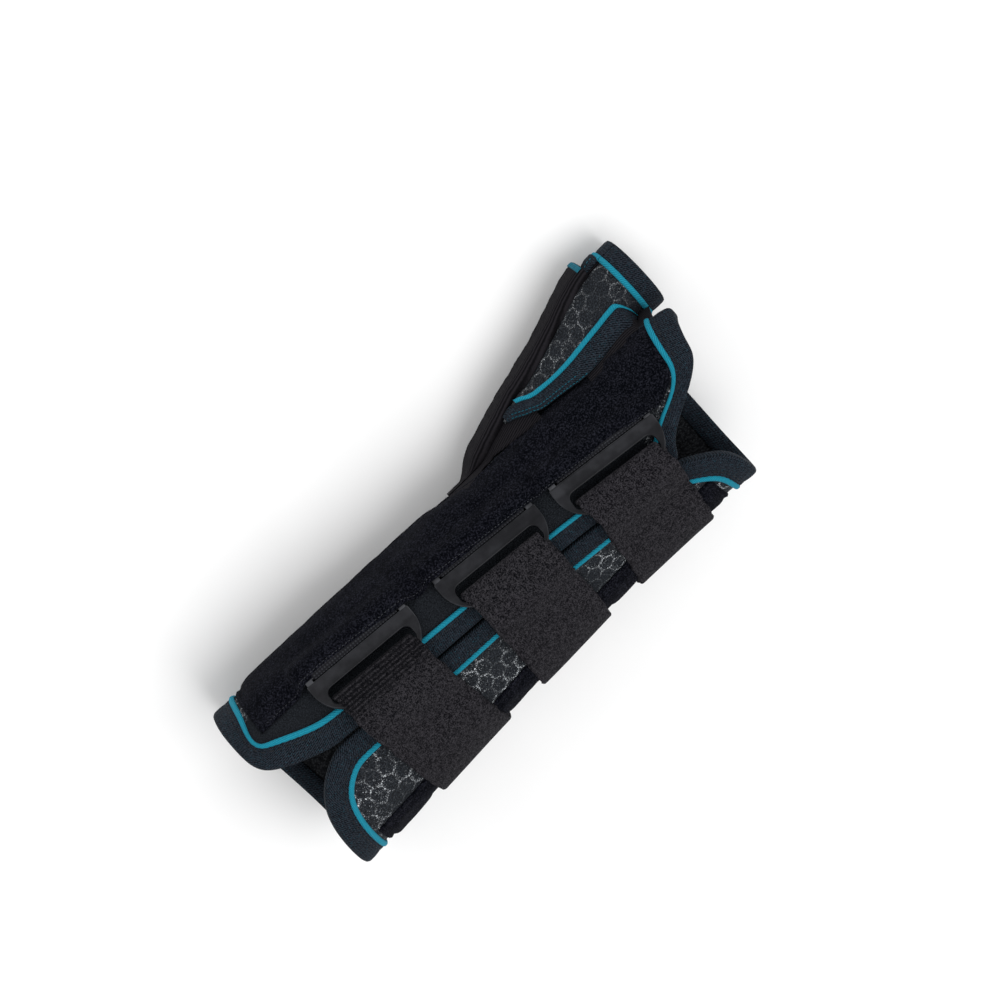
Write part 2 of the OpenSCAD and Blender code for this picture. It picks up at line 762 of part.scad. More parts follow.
// Angles at which the tail leaves the fold and the base meets it
function start_angle(k) = front_angle(k) - 5.3;
function base_angle(k) = front_angle(k) + 4.8;

// Point of a strap at angle a, v along its width and height h; it starts square to the buckle's bars
function strap_point(k, a, v, h) =
    let(
        start = start_angle(k),
        x = buckle_x[k] + strap_drift[k] * (a - start),
        skew = -0.125 * ramp((a + 60) / (start + 60))
    )
    skin(x + v, a + skew * v, h);
// Underside of the tail: over the front bar at first, then down onto the base, then over the hook pad
tail_low = function (k, a)
    tail_h + (buckle_heights[k][1] + fold_top - strap_thickness + 0.3 - tail_h)
        * ramp((a - start_angle(k) + 34) / 34)
    + hook_room * ramp((-60 - a) / 12);
base_low = function (k, a) base_h + panel_rise * ramp((-20 - a) / 20);

module strap_run(k, angles, low, thickness, width) {
    function grid(extra) = [
        for (a = angles) [
            for (v = [-0.5, -0.17, 0.17, 0.5]) strap_point(k, a, v * width, low(k, a) + extra)
        ]
    ];
    color(strap_black) slab(grid(thickness), grid(0));
}
module strap_base(k) {
    angles = [for (t = steps(16)) mix(base_angle(k), anchor_angle, t)];
    strap_run(k, angles, base_low, strap_thickness, strap_width);
}
module strap_tail(k) {
    angles = [for (t = steps(16)) mix(start_angle(k), tail_end_angle, t)];
    strap_run(k, angles, tail_low, strap_thickness, strap_width);
}
module strap_hook(k) {
    angles = [for (t = steps(5)) mix(-75, tail_end_angle + 1, t)];
    strap_run(k, angles, function (k, a) tail_h, 0.85, strap_width - 2);
}
module strap_1_base() { strap_base(0); }
module strap_2_base() { strap_base(1); }
module strap_3_base() { strap_base(2); }
module strap_1_tail() { strap_tail(0); }
module strap_2_tail() { strap_tail(1); }
module strap_3_tail() { strap_tail(2); }
module strap_1_hook() { strap_hook(0); }
module strap_2_hook() { strap_hook(1); }
module strap_3_hook() { strap_hook(2); }

inner_lining();
foam_core();
outer_mesh();
closure_binding_radial();
closure_binding_ulnar();
elbow_binding();
hand_binding_radial();
hand_binding_ulnar();
closure_piping_radial();
closure_piping_ulnar();
elbow_piping();
hand_piping_radial();
hand_piping_ulnar();
radial_loop_panel();
ulnar_loop_panel();
palmar_stay_pocket();
palmar_stay();
ulnar_stay_pocket();
ulnar_stay();
thumb_gutter();
thumb_lining();
thumb_gusset();
thumb_web_strip();
thumb_tip_binding();
thumb_tip_piping();
thumb_stay_pocket();
thumb_stay();
thumb_bartack();
thumb_flap();
thumb_flap_binding();
thumb_flap_piping();
thumb_flap_tip_binding();
thumb_flap_tip_piping();
thumb_flap_hook();
buckle_loop_1();
buckle_loop_2();
buckle_loop_3();
buckle_1();
buckle_2();
buckle_3();
strap_1_base();
strap_2_base();
strap_3_base();
strap_1_fold();
strap_2_fold();
strap_3_fold();
strap_1_tail();
strap_2_tail();
strap_3_tail();
strap_1_hook();
strap_2_hook();
strap_3_hook();
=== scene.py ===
import math

import bmesh
import bpy
import numpy as np
from mathutils import Matrix


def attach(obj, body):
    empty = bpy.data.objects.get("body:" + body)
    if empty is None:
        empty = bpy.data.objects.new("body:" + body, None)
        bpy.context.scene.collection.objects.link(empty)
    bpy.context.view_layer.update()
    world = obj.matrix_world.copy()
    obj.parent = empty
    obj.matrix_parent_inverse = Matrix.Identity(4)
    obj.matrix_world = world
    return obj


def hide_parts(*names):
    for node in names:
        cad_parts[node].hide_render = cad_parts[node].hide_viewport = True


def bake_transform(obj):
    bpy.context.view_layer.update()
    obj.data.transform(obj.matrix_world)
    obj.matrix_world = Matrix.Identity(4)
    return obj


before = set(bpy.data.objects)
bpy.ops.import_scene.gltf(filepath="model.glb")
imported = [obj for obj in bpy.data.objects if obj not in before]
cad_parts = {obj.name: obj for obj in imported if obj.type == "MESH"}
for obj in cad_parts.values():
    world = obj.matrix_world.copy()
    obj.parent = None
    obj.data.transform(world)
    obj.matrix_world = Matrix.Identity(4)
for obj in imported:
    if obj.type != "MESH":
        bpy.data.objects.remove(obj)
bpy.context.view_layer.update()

# Wrist and thumb splint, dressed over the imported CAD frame. Lengths are in millimetres and angles in
# degrees, as in the CAD; mesh_object() turns them into metres.
MM = 0.001


# ---- Curves and arrays ----

def mix(a, b, t):
    return a + (b - a) * t


def ramp(t):
    """Smooth rise from 0 at t = 0 to 1 at t = 1."""
    c = np.clip(t, 0, 1)
    return c * c * (3 - 2 * c)


def bell(t):
    return np.exp(-np.square(t))


def sind(a):
    return np.sin(np.radians(a))


def cosd(a):
    return np.cos(np.radians(a))


def unit(v):
    return v / np.maximum(np.linalg.norm(v, axis=-1, keepdims=True), 1e-9)


def vec(*parts):
    """Points from their coordinates, which are broadcast to one shape."""
    return np.stack(np.broadcast_arrays(*parts), axis=-1).astype(float)


def wave(x, period, size):
    return size * np.sin(x * 2 * math.pi / period)


def travelled(path):
    """Distance along a path at each of its points."""
    return np.concatenate([[0], np.cumsum(np.linalg.norm(np.diff(path, axis=0), axis=1))])


def read_off(t, s, rows):
    """Rows of numbers that are known at s, read off at t."""
    return np.stack([np.interp(t, s, column) for column in rows.T], axis=1)


def resample(path, step):
    """Points at an even step along an open path."""
    s = travelled(path)
    return read_off(np.linspace(0, s[-1], int(s[-1] / step) + 1), s, path)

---

- [The request]: Reproduce each line verbatim.

- [Answer to the task]:
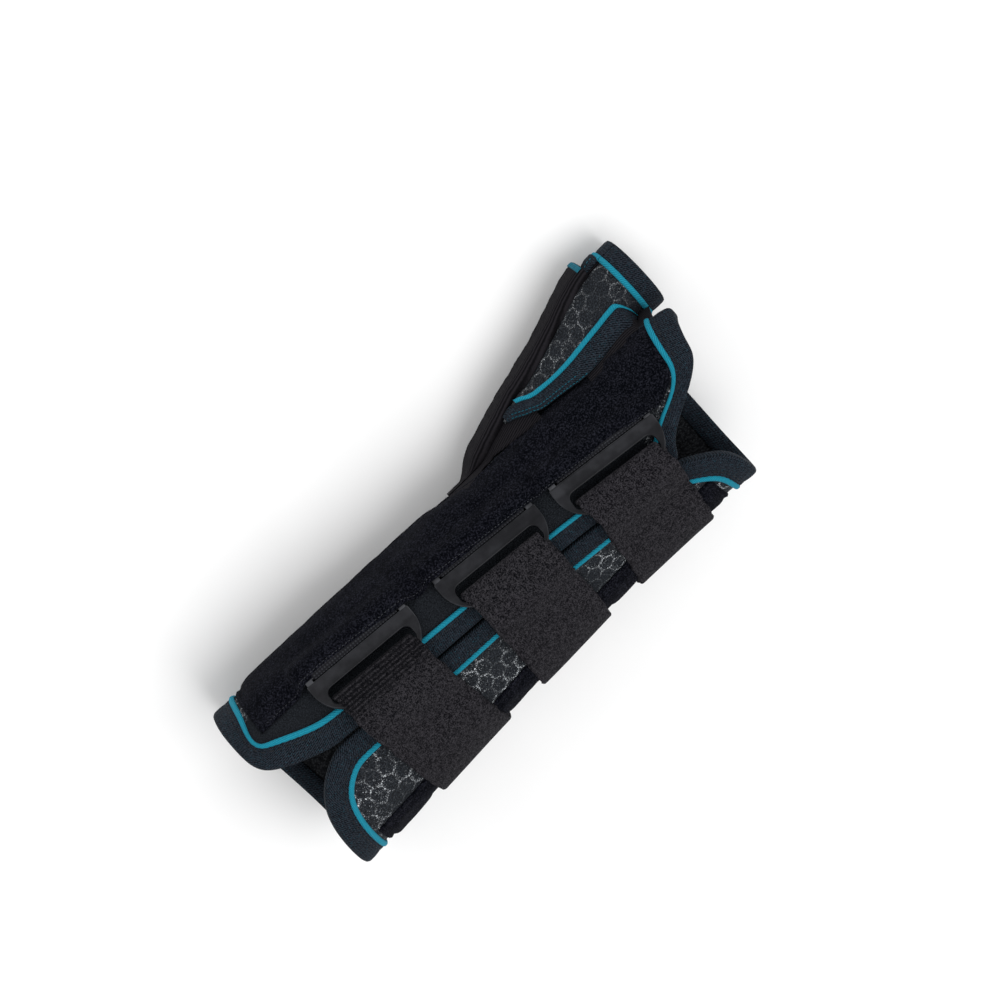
Write part 2 of the OpenSCAD and Blender code for this picture. It picks up at line 762 of part.scad. More parts follow.
// Angles at which the tail leaves the fold and the base meets it
function start_angle(k) = front_angle(k) - 5.3;
function base_angle(k) = front_angle(k) + 4.8;

// Point of a strap at angle a, v along its width and height h; it starts square to the buckle's bars
function strap_point(k, a, v, h) =
    let(
        start = start_angle(k),
        x = buckle_x[k] + strap_drift[k] * (a - start),
        skew = -0.125 * ramp((a + 60) / (start + 60))
    )
    skin(x + v, a + skew * v, h);
// Underside of the tail: over the front bar at first, then down onto the base, then over the hook pad
tail_low = function (k, a)
    tail_h + (buckle_heights[k][1] + fold_top - strap_thickness + 0.3 - tail_h)
        * ramp((a - start_angle(k) + 34) / 34)
    + hook_room * ramp((-60 - a) / 12);
base_low = function (k, a) base_h + panel_rise * ramp((-20 - a) / 20);

module strap_run(k, angles, low, thickness, width) {
    function grid(extra) = [
        for (a = angles) [
            for (v = [-0.5, -0.17, 0.17, 0.5]) strap_point(k, a, v * width, low(k, a) + extra)
        ]
    ];
    color(strap_black) slab(grid(thickness), grid(0));
}
module strap_base(k) {
    angles = [for (t = steps(16)) mix(base_angle(k), anchor_angle, t)];
    strap_run(k, angles, base_low, strap_thickness, strap_width);
}
module strap_tail(k) {
    angles = [for (t = steps(16)) mix(start_angle(k), tail_end_angle, t)];
    strap_run(k, angles, tail_low, strap_thickness, strap_width);
}
module strap_hook(k) {
    angles = [for (t = steps(5)) mix(-75, tail_end_angle + 1, t)];
    strap_run(k, angles, function (k, a) tail_h, 0.85, strap_width - 2);
}
module strap_1_base() { strap_base(0); }
module strap_2_base() { strap_base(1); }
module strap_3_base() { strap_base(2); }
module strap_1_tail() { strap_tail(0); }
module strap_2_tail() { strap_tail(1); }
module strap_3_tail() { strap_tail(2); }
module strap_1_hook() { strap_hook(0); }
module strap_2_hook() { strap_hook(1); }
module strap_3_hook() { strap_hook(2); }

inner_lining();
foam_core();
outer_mesh();
closure_binding_radial();
closure_binding_ulnar();
elbow_binding();
hand_binding_radial();
hand_binding_ulnar();
closure_piping_radial();
closure_piping_ulnar();
elbow_piping();
hand_piping_radial();
hand_piping_ulnar();
radial_loop_panel();
ulnar_loop_panel();
palmar_stay_pocket();
palmar_stay();
ulnar_stay_pocket();
ulnar_stay();
thumb_gutter();
thumb_lining();
thumb_gusset();
thumb_web_strip();
thumb_tip_binding();
thumb_tip_piping();
thumb_stay_pocket();
thumb_stay();
thumb_bartack();
thumb_flap();
thumb_flap_binding();
thumb_flap_piping();
thumb_flap_tip_binding();
thumb_flap_tip_piping();
thumb_flap_hook();
buckle_loop_1();
buckle_loop_2();
buckle_loop_3();
buckle_1();
buckle_2();
buckle_3();
strap_1_base();
strap_2_base();
strap_3_base();
strap_1_fold();
strap_2_fold();
strap_3_fold();
strap_1_tail();
strap_2_tail();
strap_3_tail();
strap_1_hook();
strap_2_hook();
strap_3_hook();
=== scene.py ===
import math

import bmesh
import bpy
import numpy as np
from mathutils import Matrix


def attach(obj, body):
    empty = bpy.data.objects.get("body:" + body)
    if empty is None:
        empty = bpy.data.objects.new("body:" + body, None)
        bpy.context.scene.collection.objects.link(empty)
    bpy.context.view_layer.update()
    world = obj.matrix_world.copy()
    obj.parent = empty
    obj.matrix_parent_inverse = Matrix.Identity(4)
    obj.matrix_world = world
    return obj


def hide_parts(*names):
    for node in names:
        cad_parts[node].hide_render = cad_parts[node].hide_viewport = True


def bake_transform(obj):
    bpy.context.view_layer.update()
    obj.data.transform(obj.matrix_world)
    obj.matrix_world = Matrix.Identity(4)
    return obj


before = set(bpy.data.objects)
bpy.ops.import_scene.gltf(filepath="model.glb")
imported = [obj for obj in bpy.data.objects if obj not in before]
cad_parts = {obj.name: obj for obj in imported if obj.type == "MESH"}
for obj in cad_parts.values():
    world = obj.matrix_world.copy()
    obj.parent = None
    obj.data.transform(world)
    obj.matrix_world = Matrix.Identity(4)
for obj in imported:
    if obj.type != "MESH":
        bpy.data.objects.remove(obj)
bpy.context.view_layer.update()

# Wrist and thumb splint, dressed over the imported CAD frame. Lengths are in millimetres and angles in
# degrees, as in the CAD; mesh_object() turns them into metres.
MM = 0.001


# ---- Curves and arrays ----

def mix(a, b, t):
    return a + (b - a) * t


def ramp(t):
    """Smooth rise from 0 at t = 0 to 1 at t = 1."""
    c = np.clip(t, 0, 1)
    return c * c * (3 - 2 * c)


def bell(t):
    return np.exp(-np.square(t))


def sind(a):
    return np.sin(np.radians(a))


def cosd(a):
    return np.cos(np.radians(a))


def unit(v):
    return v / np.maximum(np.linalg.norm(v, axis=-1, keepdims=True), 1e-9)


def vec(*parts):
    """Points from their coordinates, which are broadcast to one shape."""
    return np.stack(np.broadcast_arrays(*parts), axis=-1).astype(float)


def wave(x, period, size):
    return size * np.sin(x * 2 * math.pi / period)


def travelled(path):
    """Distance along a path at each of its points."""
    return np.concatenate([[0], np.cumsum(np.linalg.norm(np.diff(path, axis=0), axis=1))])


def read_off(t, s, rows):
    """Rows of numbers that are known at s, read off at t."""
    return np.stack([np.interp(t, s, column) for column in rows.T], axis=1)


def resample(path, step):
    """Points at an even step along an open path."""
    s = travelled(path)
    return read_off(np.linspace(0, s[-1], int(s[-1] / step) + 1), s, path)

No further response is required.